The main thing the site gets wrong is the download links: they are below the page fold and/or poorly labelled. “View this release” and “Getting Started” are not what people are looking for; they want a link that says “Download”. Put that in somewhere above the fold, and make the download experience as painless as possible (one-click to get the executable) and you’ve got a marked improvement. Admittedly this is more difficult for a Linux application than a Windows one, given differences in distros, but it should be easier than it currently is.

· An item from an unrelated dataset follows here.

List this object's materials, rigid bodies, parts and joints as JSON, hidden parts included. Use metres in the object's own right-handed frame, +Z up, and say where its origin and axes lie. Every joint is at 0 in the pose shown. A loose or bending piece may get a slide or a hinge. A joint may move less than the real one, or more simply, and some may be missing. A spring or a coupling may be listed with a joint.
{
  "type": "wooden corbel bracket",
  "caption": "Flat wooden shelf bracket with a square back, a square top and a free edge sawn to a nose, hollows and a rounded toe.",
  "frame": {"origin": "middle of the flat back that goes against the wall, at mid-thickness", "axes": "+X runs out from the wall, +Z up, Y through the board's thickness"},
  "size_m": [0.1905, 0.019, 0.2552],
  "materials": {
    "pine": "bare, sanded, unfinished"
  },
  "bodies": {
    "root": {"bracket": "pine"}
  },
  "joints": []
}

All-in-all, a good example of an open-source project that is getting it (mostly) right.

Over Detailed

I find it interesting how much more obsessive a small group of people (designers and technology types) are about small aesthetic details in interactive devices than the vast majority of people who use them.

For example, give most people a computer keyboard and they will be content to just use it, regardless of whether it’s a bog standard model or a bizarrely contoured model. Those few others, though, can tell if the keyboard is any good by putting their hands on it for a few seconds. They’ve been using computers long enough to know what a keyboard should feel like from the layout of the board, to the size of the keys, to the relative heights of keys. Lots of little details that just click into place. I can’t tell you the number of discussions I’ve had with various lunatics about whether clicky keys (think an old-school Spectrum keyboard) are best or gummy silent keys are superior (the answer is clearly neither, you want quiet keys that have a good responsive action). I don’t think anyone can explain the horror felt by one of these people when asked to use a mouse that is too small, doesn’t have a wheel (I personally CANNOT do it), or only has one button (Mac users of yesteryear, you are wrong).

Is this ridiculous compulsive behaviour a bad thing? No. We represent the top end of the market, everything is shaped by us. It’s because we care about the details that no-one else really has to.